:: Directive ::
Reproduce only the lines of the material below that start at the line containing "hose_fitting();" and stop at the line containing "obj.data.transform(obj.matrix_world)". Keep both end lines.

:: Information provided ::
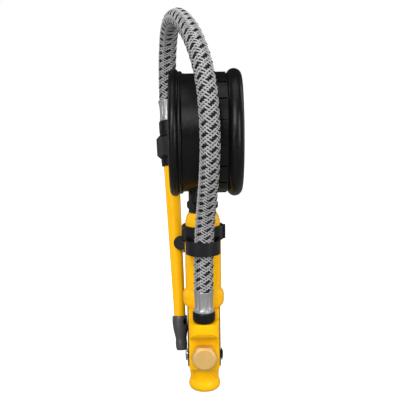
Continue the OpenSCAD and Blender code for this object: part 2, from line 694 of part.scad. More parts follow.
module chuck_head() color([0.1, 0.1, 0.11]) on_wand(chuck_low) difference() {
    intersection() {
        rotate_extrude($fn = 96) polygon([
            [0, 0], [3.15, 0], [3.4, 0.35], [3.6, 0.9], [3.8, 1.8], [3.93, 3.2], [3.97, 4.4], [3.92, 5.6],
            [3.8, 6.8], [3.78, 7.8],
            [3.95, 9], [4.3, 10.8], [4.75, 13], [5.1, 15.2], [5.3, 17.4], [5.38, 19.6], [5.3, 21.8],
            [5.1, 23], [4.8, 23.3], [0, 23.3]
        ]);
        translate([-8, -8, -1]) cube([12.8, 16, 26]);
    }
    translate([0, 0, -1]) cylinder(r = mouth_r, h = 8, $fn = 64);
    translate([0, 0, 6.4]) cylinder(r = 3.35, h = 1.6, $fn = 64);
    translate([0, 0, 7]) cylinder(r = 2.8, h = 9, $fn = 48);
    translate([0, 0, 15]) cylinder(r = 1.5, h = 4, $fn = 32);
    translate([0, 0, 17.4]) cylinder(r = 4.05, h = 8, $fn = 64);
    rotate([0, 0, screw_turn]) translate([4, 0, 19.3]) rotate([0, 90, 0]) cylinder(r = 2.1, h = 4, $fn = 32);
}

screw_turn = -46;
module chuck_screw() color([0.04, 0.04, 0.04]) on_wand(chuck_low) rotate([0, 0, screw_turn])
    translate([4.06, 0, 19.3]) rotate([0, 90, 0]) difference() {
        cylinder(r = 2, h = 0.7, $fn = 32);
        translate([0, 0, 0.3]) cylinder(r = 0.9, h = 1, $fn = 6);
    }

module chuck_seal() color([0.15, 0.15, 0.15]) on_wand(chuck_low) translate([0, 0, 6.4])
    ring(3.3, 1.4, 1.5);

module chuck_pin() color([0.82, 0.7, 0.4]) on_wand(chuck_low) {
    translate([0, 0, 6.7]) cylinder(r = 0.9, h = 3, $fn = 32);
    translate([0, 0, 8.6]) cylinder(r = 2.4, h = 1.2, $fn = 32);
    translate([0, 0, 9]) cylinder(r = 1.2, h = 3, $fn = 32);
}

module chuck_spring() color([0.8, 0.8, 0.82]) on_wand(chuck_low) translate([0, 0, 9.8]) coil_spring(1.9, 0.25, 6.2, 4);

handle_body();
hose_union();
inlet_filter();
valve_plug();
plug_seal();
valve_seat();
valve_spring();
poppet();
poppet_seal();
valve_stem();
stem_gland();
stem_seal();
lever();
pivot_pin();
pin_clip();
storage_clip();
gauge_stem();
stem_washer();
swivel_nut();
neck_sleeve();
gauge_case();
gauge_boot();
gauge_bezel();
gauge_lens();
gauge_dial();
dial_screws();
bourdon_tube();
tip_link();
movement_plate();
movement_screws();
sector_gear();
pointer();
hose_nut();
lower_ferrule();
lower_barb();
hose();
upper_ferrule();
upper_barb();
hose_fitting();
wand_coupling();
wand_tube();
chuck_head();
chuck_screw();
chuck_seal();
chuck_pin();
chuck_spring();
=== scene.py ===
"""Hand-held tyre inflator gauge: looks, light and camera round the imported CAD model, in metres."""

import math

import bpy
from mathutils import Matrix, Vector


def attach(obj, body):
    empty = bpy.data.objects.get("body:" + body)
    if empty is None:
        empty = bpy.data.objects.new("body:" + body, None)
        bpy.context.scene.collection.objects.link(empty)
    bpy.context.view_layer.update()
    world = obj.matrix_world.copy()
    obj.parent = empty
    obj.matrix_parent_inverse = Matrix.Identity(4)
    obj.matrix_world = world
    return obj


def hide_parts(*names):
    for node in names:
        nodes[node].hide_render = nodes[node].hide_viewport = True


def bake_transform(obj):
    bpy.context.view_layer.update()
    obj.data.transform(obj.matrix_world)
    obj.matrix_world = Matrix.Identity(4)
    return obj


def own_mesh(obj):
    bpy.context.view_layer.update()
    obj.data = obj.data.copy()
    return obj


MM = 0.001
TAU = 2 * math.pi

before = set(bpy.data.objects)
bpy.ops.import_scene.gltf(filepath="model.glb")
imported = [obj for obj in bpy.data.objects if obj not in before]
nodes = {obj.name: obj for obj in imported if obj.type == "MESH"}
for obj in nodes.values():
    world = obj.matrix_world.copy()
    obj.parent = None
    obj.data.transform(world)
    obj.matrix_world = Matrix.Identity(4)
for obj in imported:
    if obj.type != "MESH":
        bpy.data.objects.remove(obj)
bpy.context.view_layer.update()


def add_object(name, data):
    added = bpy.data.objects.new(name, data)
    bpy.context.scene.collection.objects.link(added)
    return added


# ---------------------------------------------------------------- camera

CAMERA_AIM = Vector((-0.0015, 0.0, 0.127))
CAMERA_DISTANCE = 0.5
CAMERA_ELEVATION = math.radians(10)
CAMERA_ROLL = math.radians(0.77)
SENSOR_WIDTH = 36.0
FOCAL_LENGTH = 70.3


def make_camera():
    back = Vector((0.0, -math.cos(CAMERA_ELEVATION), math.sin(CAMERA_ELEVATION)))
    data = bpy.data.cameras.new("camera")
    data.sensor_width, data.lens = SENSOR_WIDTH, FOCAL_LENGTH
    data.clip_start, data.clip_end = 0.01, 20.0
    camera = add_object("camera", data)
    place = Matrix.Translation(CAMERA_AIM + back * CAMERA_DISTANCE)
    turn = (-back).to_track_quat("-Z", "Y").to_matrix().to_4x4()
    camera.matrix_world = place @ turn @ Matrix.Rotation(-CAMERA_ROLL, 4, "Z")
    bpy.context.scene.camera = camera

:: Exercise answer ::
hose_fitting();
wand_coupling();
wand_tube();
chuck_head();
chuck_screw();
chuck_seal();
chuck_pin();
chuck_spring();
=== scene.py ===
"""Hand-held tyre inflator gauge: looks, light and camera round the imported CAD model, in metres."""

import math

import bpy
from mathutils import Matrix, Vector


def attach(obj, body):
    empty = bpy.data.objects.get("body:" + body)
    if empty is None:
        empty = bpy.data.objects.new("body:" + body, None)
        bpy.context.scene.collection.objects.link(empty)
    bpy.context.view_layer.update()
    world = obj.matrix_world.copy()
    obj.parent = empty
    obj.matrix_parent_inverse = Matrix.Identity(4)
    obj.matrix_world = world
    return obj


def hide_parts(*names):
    for node in names:
        nodes[node].hide_render = nodes[node].hide_viewport = True


def bake_transform(obj):
    bpy.context.view_layer.update()
    obj.data.transform(obj.matrix_world)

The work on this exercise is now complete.